Rows from a dataset:

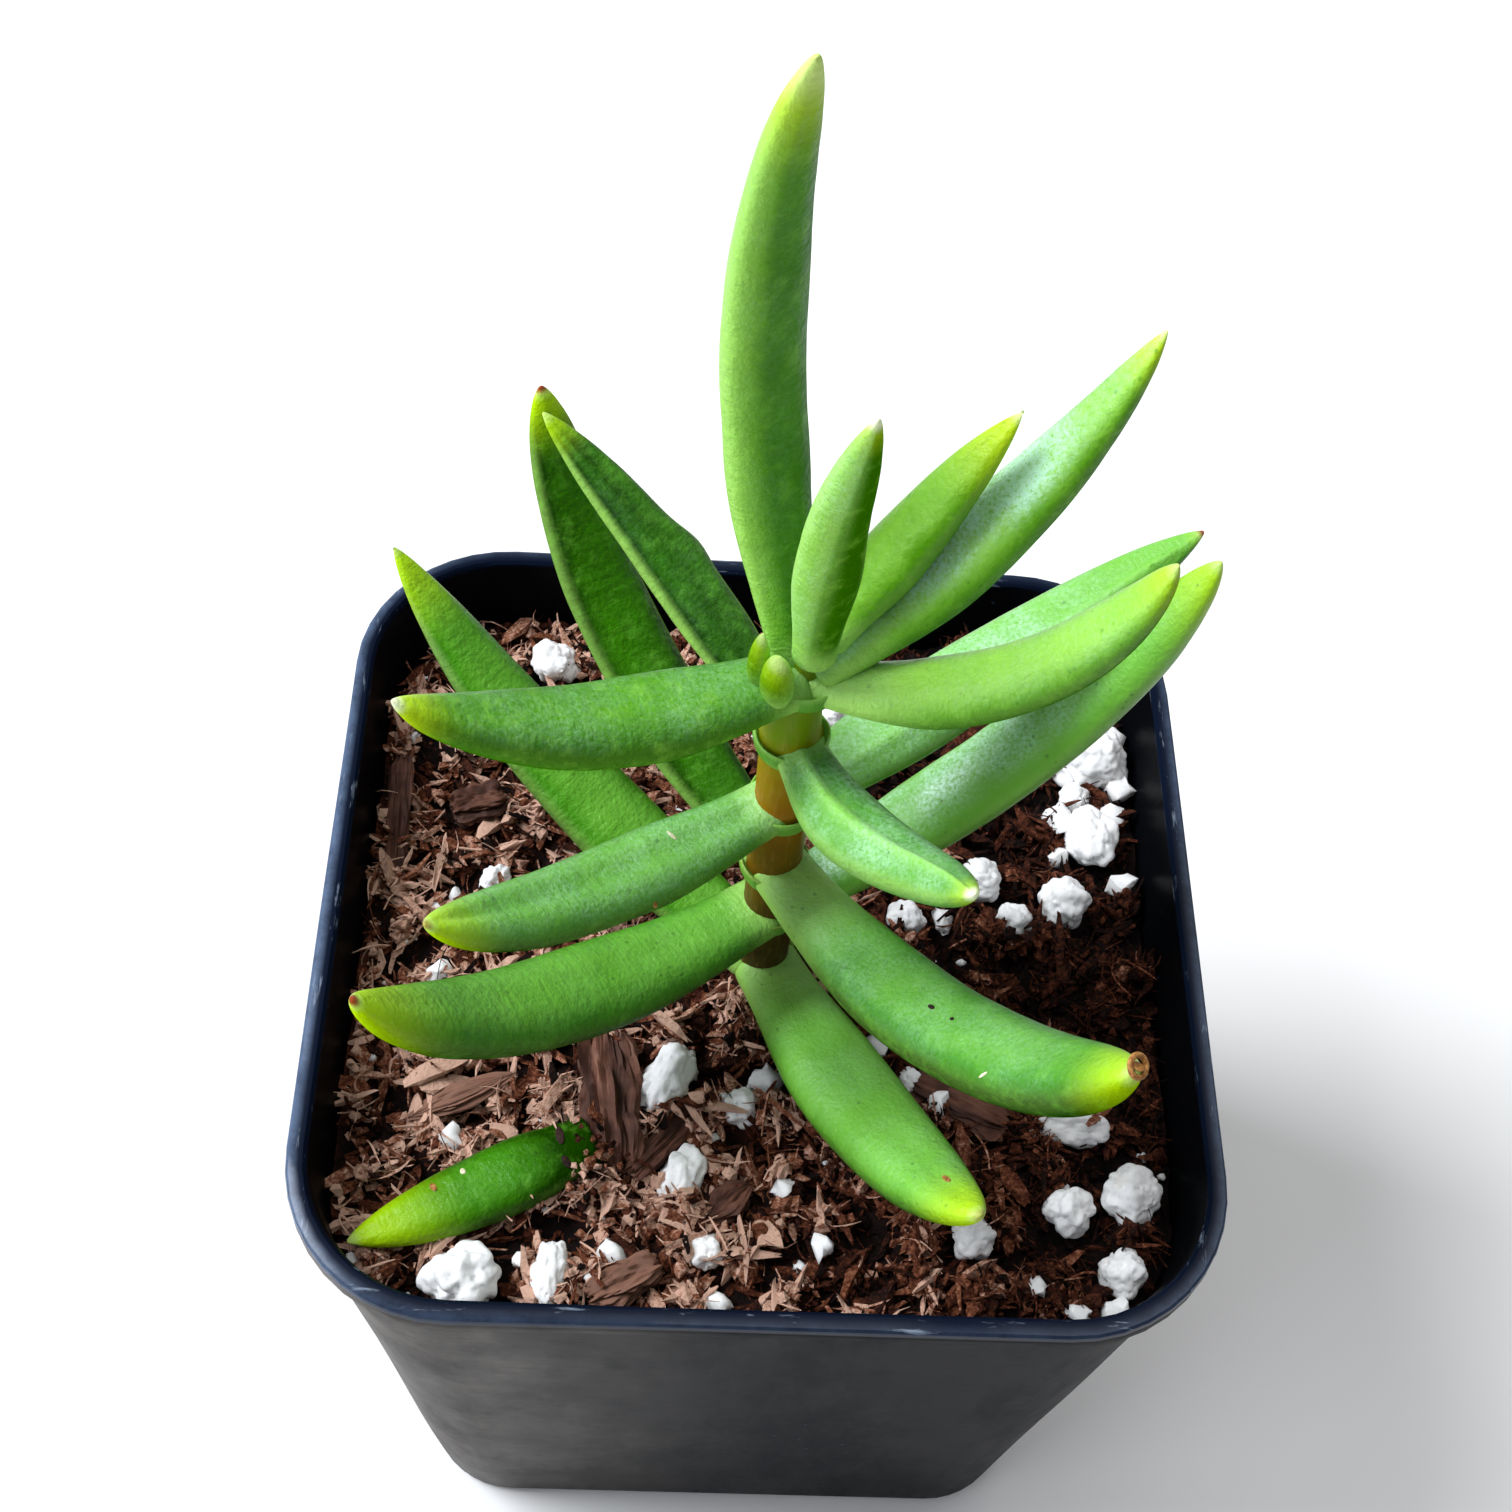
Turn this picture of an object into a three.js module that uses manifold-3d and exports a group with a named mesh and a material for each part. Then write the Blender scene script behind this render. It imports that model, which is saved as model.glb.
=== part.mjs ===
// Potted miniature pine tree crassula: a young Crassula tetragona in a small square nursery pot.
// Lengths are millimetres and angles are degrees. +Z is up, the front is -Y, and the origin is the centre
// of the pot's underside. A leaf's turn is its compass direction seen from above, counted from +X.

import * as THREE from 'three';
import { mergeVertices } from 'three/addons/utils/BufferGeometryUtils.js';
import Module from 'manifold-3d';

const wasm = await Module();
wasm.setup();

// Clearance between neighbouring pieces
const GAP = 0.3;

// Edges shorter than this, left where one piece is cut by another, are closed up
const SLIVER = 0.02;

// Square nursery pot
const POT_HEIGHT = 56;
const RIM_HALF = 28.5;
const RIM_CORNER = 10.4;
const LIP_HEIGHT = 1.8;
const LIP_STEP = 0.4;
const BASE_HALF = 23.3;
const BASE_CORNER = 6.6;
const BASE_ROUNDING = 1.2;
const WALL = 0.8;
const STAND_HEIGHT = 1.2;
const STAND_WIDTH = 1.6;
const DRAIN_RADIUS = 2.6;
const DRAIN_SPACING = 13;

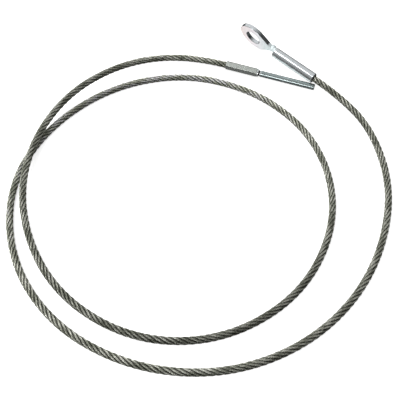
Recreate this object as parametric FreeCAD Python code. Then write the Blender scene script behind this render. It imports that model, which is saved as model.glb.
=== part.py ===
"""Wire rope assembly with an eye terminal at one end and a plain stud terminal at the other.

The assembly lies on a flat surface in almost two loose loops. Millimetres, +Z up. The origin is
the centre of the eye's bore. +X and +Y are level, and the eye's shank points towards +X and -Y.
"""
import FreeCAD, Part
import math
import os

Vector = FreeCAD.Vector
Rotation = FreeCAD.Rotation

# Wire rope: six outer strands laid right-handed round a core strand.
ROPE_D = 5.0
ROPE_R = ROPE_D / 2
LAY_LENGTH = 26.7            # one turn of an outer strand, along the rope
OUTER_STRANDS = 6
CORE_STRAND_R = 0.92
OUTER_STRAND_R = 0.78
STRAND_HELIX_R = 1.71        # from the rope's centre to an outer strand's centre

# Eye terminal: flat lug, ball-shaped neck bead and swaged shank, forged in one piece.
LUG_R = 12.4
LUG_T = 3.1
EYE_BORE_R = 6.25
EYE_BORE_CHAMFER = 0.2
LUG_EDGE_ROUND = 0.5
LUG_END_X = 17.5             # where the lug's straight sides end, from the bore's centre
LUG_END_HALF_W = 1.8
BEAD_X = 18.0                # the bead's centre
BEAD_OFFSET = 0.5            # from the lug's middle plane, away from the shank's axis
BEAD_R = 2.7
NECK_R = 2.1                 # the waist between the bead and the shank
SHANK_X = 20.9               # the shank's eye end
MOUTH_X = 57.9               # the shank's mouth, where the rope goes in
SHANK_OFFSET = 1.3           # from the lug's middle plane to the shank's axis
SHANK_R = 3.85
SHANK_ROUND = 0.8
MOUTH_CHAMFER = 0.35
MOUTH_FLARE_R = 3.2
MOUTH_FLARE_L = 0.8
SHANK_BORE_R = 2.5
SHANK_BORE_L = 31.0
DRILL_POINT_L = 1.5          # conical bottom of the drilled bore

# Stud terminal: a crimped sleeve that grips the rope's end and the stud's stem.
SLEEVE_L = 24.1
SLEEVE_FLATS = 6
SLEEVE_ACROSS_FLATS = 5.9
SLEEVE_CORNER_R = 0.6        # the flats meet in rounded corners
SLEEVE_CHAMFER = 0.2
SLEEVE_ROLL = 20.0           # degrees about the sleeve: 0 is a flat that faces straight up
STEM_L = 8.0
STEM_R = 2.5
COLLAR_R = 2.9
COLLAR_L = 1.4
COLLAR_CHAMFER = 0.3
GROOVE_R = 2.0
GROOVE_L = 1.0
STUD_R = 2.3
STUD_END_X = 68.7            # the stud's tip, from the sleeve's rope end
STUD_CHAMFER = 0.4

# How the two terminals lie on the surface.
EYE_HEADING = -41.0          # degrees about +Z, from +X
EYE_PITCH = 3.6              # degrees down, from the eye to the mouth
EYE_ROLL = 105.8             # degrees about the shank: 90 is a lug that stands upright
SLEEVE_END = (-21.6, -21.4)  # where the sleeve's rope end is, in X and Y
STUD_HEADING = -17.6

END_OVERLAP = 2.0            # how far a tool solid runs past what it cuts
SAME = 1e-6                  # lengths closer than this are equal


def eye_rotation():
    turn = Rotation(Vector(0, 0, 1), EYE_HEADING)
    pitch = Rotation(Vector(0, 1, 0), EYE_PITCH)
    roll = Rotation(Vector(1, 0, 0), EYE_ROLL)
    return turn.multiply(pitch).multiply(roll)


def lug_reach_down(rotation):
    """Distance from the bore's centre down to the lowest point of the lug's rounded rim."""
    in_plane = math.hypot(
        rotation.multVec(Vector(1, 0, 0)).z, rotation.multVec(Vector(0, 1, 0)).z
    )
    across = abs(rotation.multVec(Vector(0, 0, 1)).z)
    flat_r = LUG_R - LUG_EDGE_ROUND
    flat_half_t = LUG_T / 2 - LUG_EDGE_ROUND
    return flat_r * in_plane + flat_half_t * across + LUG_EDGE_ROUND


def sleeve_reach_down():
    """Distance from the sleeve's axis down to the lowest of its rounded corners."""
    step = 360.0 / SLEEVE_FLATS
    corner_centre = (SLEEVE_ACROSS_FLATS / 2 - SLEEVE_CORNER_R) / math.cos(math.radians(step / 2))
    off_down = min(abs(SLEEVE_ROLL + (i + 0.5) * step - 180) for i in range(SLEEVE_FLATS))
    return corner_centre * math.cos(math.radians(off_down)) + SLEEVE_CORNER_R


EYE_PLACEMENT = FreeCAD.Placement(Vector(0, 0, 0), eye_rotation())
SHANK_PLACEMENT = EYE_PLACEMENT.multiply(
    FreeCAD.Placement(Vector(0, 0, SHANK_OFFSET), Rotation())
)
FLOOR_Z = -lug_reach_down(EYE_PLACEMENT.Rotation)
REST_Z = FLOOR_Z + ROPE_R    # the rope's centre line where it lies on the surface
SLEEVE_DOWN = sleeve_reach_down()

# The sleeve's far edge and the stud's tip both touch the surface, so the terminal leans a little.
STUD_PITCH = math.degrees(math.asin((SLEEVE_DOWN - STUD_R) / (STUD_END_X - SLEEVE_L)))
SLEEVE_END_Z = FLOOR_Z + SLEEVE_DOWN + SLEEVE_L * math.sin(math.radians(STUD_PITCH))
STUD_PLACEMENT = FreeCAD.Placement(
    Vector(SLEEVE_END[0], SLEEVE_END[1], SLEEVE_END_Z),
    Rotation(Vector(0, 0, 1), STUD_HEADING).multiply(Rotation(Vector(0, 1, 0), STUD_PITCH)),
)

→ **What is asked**
Repeat the lines above exactly.

→ **Full solution**
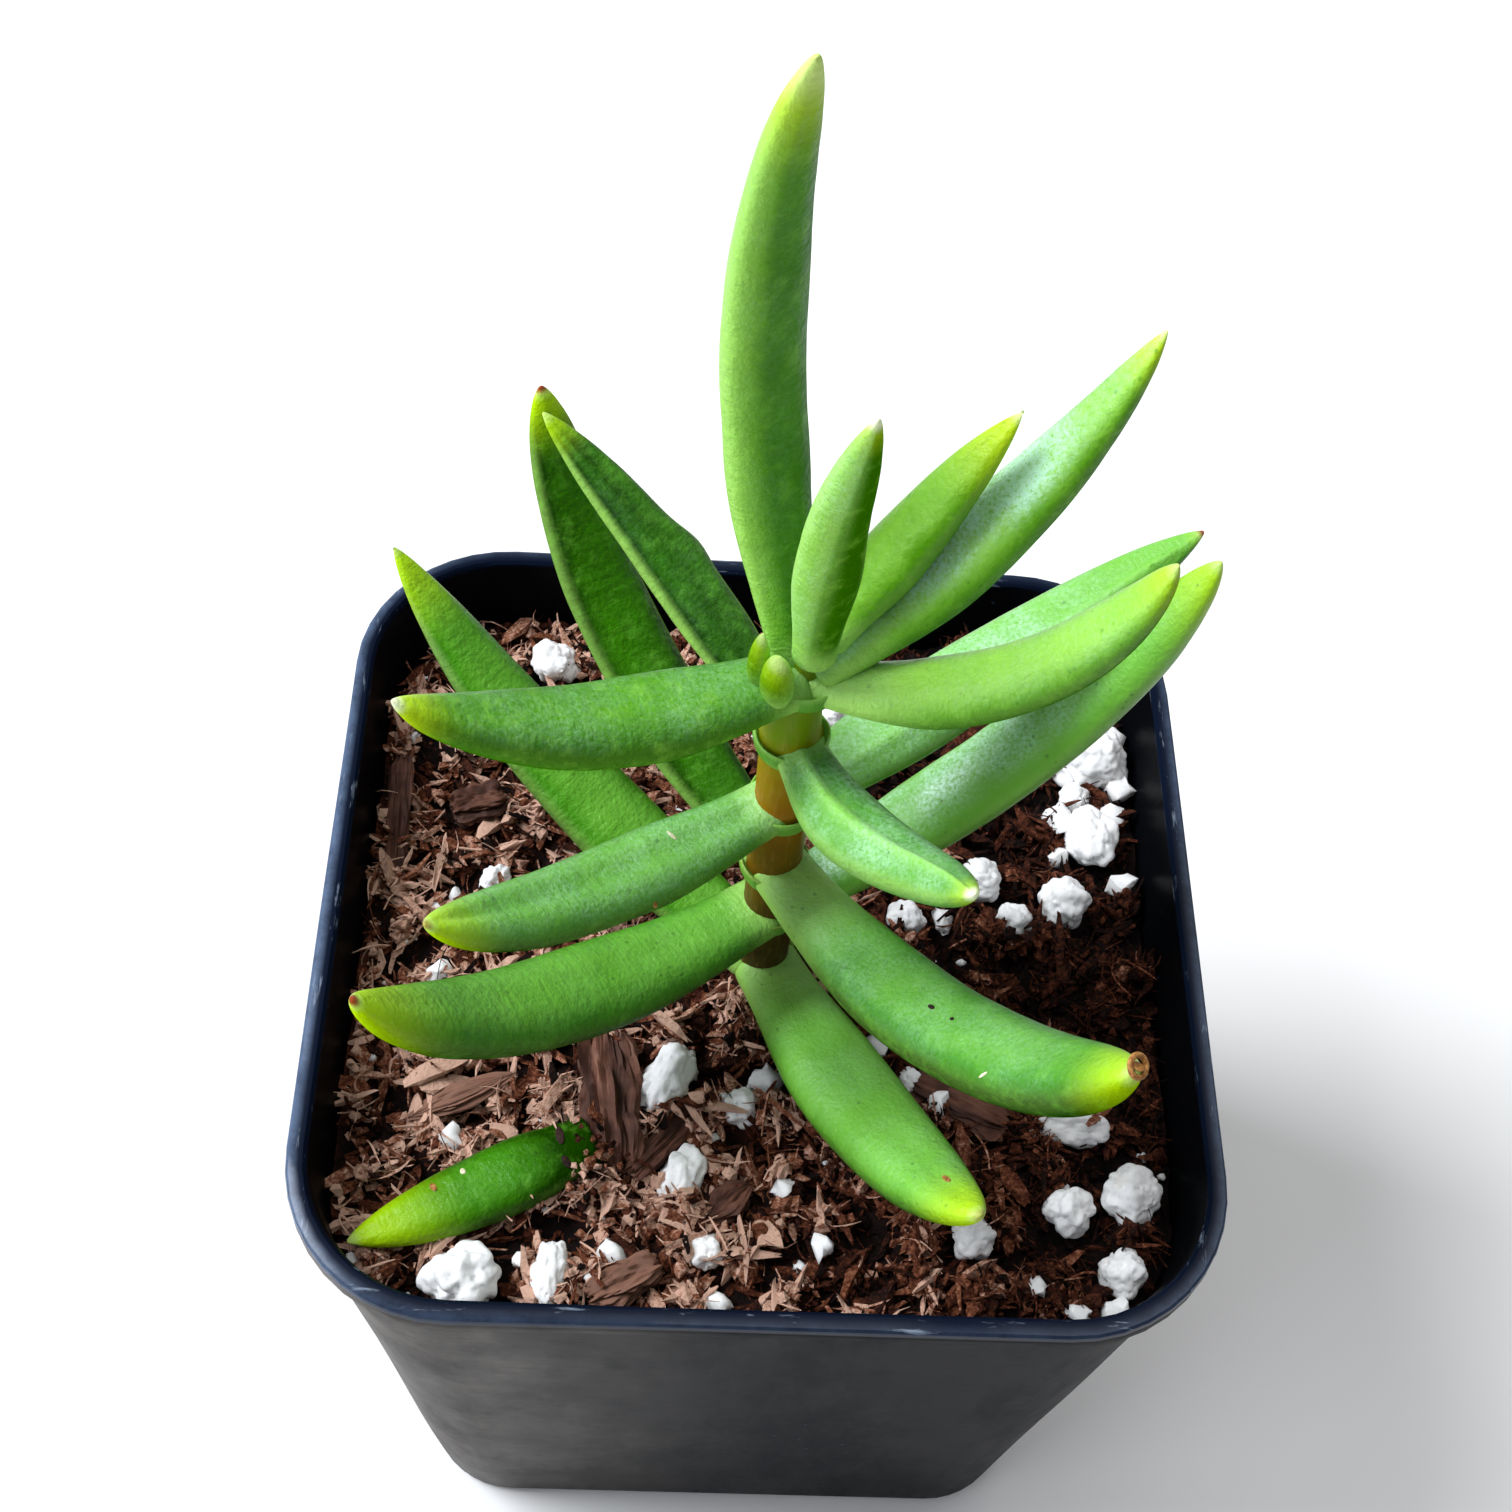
Turn this picture of an object into a three.js module that uses manifold-3d and exports a group with a named mesh and a material for each part. Then write the Blender scene script behind this render. It imports that model, which is saved as model.glb.
=== part.mjs ===
// Potted miniature pine tree crassula: a young Crassula tetragona in a small square nursery pot.
// Lengths are millimetres and angles are degrees. +Z is up, the front is -Y, and the origin is the centre
// of the pot's underside. A leaf's turn is its compass direction seen from above, counted from +X.

import * as THREE from 'three';
import { mergeVertices } from 'three/addons/utils/BufferGeometryUtils.js';
import Module from 'manifold-3d';

const wasm = await Module();
wasm.setup();

// Clearance between neighbouring pieces
const GAP = 0.3;

// Edges shorter than this, left where one piece is cut by another, are closed up
const SLIVER = 0.02;

// Square nursery pot
const POT_HEIGHT = 56;
const RIM_HALF = 28.5;
const RIM_CORNER = 10.4;
const LIP_HEIGHT = 1.8;
const LIP_STEP = 0.4;
const BASE_HALF = 23.3;
const BASE_CORNER = 6.6;
const BASE_ROUNDING = 1.2;
const WALL = 0.8;
const STAND_HEIGHT = 1.2;
const STAND_WIDTH = 1.6;
const DRAIN_RADIUS = 2.6;
const DRAIN_SPACING = 13;

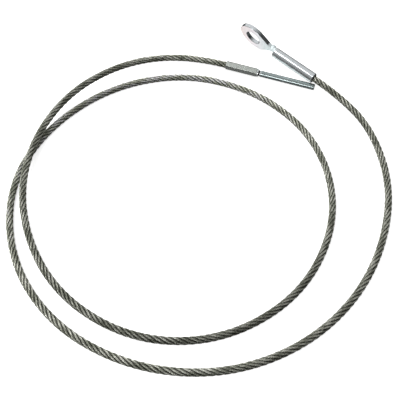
Recreate this object as parametric FreeCAD Python code. Then write the Blender scene script behind this render. It imports that model, which is saved as model.glb.
=== part.py ===
"""Wire rope assembly with an eye terminal at one end and a plain stud terminal at the other.

The assembly lies on a flat surface in almost two loose loops. Millimetres, +Z up. The origin is
the centre of the eye's bore. +X and +Y are level, and the eye's shank points towards +X and -Y.
"""
import FreeCAD, Part
import math
import os

Vector = FreeCAD.Vector
Rotation = FreeCAD.Rotation

# Wire rope: six outer strands laid right-handed round a core strand.
ROPE_D = 5.0
ROPE_R = ROPE_D / 2
LAY_LENGTH = 26.7            # one turn of an outer strand, along the rope
OUTER_STRANDS = 6
CORE_STRAND_R = 0.92
OUTER_STRAND_R = 0.78
STRAND_HELIX_R = 1.71        # from the rope's centre to an outer strand's centre

# Eye terminal: flat lug, ball-shaped neck bead and swaged shank, forged in one piece.
LUG_R = 12.4
LUG_T = 3.1
EYE_BORE_R = 6.25
EYE_BORE_CHAMFER = 0.2
LUG_EDGE_ROUND = 0.5
LUG_END_X = 17.5             # where the lug's straight sides end, from the bore's centre
LUG_END_HALF_W = 1.8
BEAD_X = 18.0                # the bead's centre
BEAD_OFFSET = 0.5            # from the lug's middle plane, away from the shank's axis
BEAD_R = 2.7
NECK_R = 2.1                 # the waist between the bead and the shank
SHANK_X = 20.9               # the shank's eye end
MOUTH_X = 57.9               # the shank's mouth, where the rope goes in
SHANK_OFFSET = 1.3           # from the lug's middle plane to the shank's axis
SHANK_R = 3.85
SHANK_ROUND = 0.8
MOUTH_CHAMFER = 0.35
MOUTH_FLARE_R = 3.2
MOUTH_FLARE_L = 0.8
SHANK_BORE_R = 2.5
SHANK_BORE_L = 31.0
DRILL_POINT_L = 1.5          # conical bottom of the drilled bore

# Stud terminal: a crimped sleeve that grips the rope's end and the stud's stem.
SLEEVE_L = 24.1
SLEEVE_FLATS = 6
SLEEVE_ACROSS_FLATS = 5.9
SLEEVE_CORNER_R = 0.6        # the flats meet in rounded corners
SLEEVE_CHAMFER = 0.2
SLEEVE_ROLL = 20.0           # degrees about the sleeve: 0 is a flat that faces straight up
STEM_L = 8.0
STEM_R = 2.5
COLLAR_R = 2.9
COLLAR_L = 1.4
COLLAR_CHAMFER = 0.3
GROOVE_R = 2.0
GROOVE_L = 1.0
STUD_R = 2.3
STUD_END_X = 68.7            # the stud's tip, from the sleeve's rope end
STUD_CHAMFER = 0.4

# How the two terminals lie on the surface.
EYE_HEADING = -41.0          # degrees about +Z, from +X
EYE_PITCH = 3.6              # degrees down, from the eye to the mouth
EYE_ROLL = 105.8             # degrees about the shank: 90 is a lug that stands upright
SLEEVE_END = (-21.6, -21.4)  # where the sleeve's rope end is, in X and Y
STUD_HEADING = -17.6

END_OVERLAP = 2.0            # how far a tool solid runs past what it cuts
SAME = 1e-6                  # lengths closer than this are equal


def eye_rotation():
    turn = Rotation(Vector(0, 0, 1), EYE_HEADING)
    pitch = Rotation(Vector(0, 1, 0), EYE_PITCH)
    roll = Rotation(Vector(1, 0, 0), EYE_ROLL)
    return turn.multiply(pitch).multiply(roll)


def lug_reach_down(rotation):
    """Distance from the bore's centre down to the lowest point of the lug's rounded rim."""
    in_plane = math.hypot(
        rotation.multVec(Vector(1, 0, 0)).z, rotation.multVec(Vector(0, 1, 0)).z
    )
    across = abs(rotation.multVec(Vector(0, 0, 1)).z)
    flat_r = LUG_R - LUG_EDGE_ROUND
    flat_half_t = LUG_T / 2 - LUG_EDGE_ROUND
    return flat_r * in_plane + flat_half_t * across + LUG_EDGE_ROUND


def sleeve_reach_down():
    """Distance from the sleeve's axis down to the lowest of its rounded corners."""
    step = 360.0 / SLEEVE_FLATS
    corner_centre = (SLEEVE_ACROSS_FLATS / 2 - SLEEVE_CORNER_R) / math.cos(math.radians(step / 2))
    off_down = min(abs(SLEEVE_ROLL + (i + 0.5) * step - 180) for i in range(SLEEVE_FLATS))
    return corner_centre * math.cos(math.radians(off_down)) + SLEEVE_CORNER_R


EYE_PLACEMENT = FreeCAD.Placement(Vector(0, 0, 0), eye_rotation())
SHANK_PLACEMENT = EYE_PLACEMENT.multiply(
    FreeCAD.Placement(Vector(0, 0, SHANK_OFFSET), Rotation())
)
FLOOR_Z = -lug_reach_down(EYE_PLACEMENT.Rotation)
REST_Z = FLOOR_Z + ROPE_R    # the rope's centre line where it lies on the surface
SLEEVE_DOWN = sleeve_reach_down()

# The sleeve's far edge and the stud's tip both touch the surface, so the terminal leans a little.
STUD_PITCH = math.degrees(math.asin((SLEEVE_DOWN - STUD_R) / (STUD_END_X - SLEEVE_L)))
SLEEVE_END_Z = FLOOR_Z + SLEEVE_DOWN + SLEEVE_L * math.sin(math.radians(STUD_PITCH))
STUD_PLACEMENT = FreeCAD.Placement(
    Vector(SLEEVE_END[0], SLEEVE_END[1], SLEEVE_END_Z),
    Rotation(Vector(0, 0, 1), STUD_HEADING).multiply(Rotation(Vector(0, 1, 0), STUD_PITCH)),
)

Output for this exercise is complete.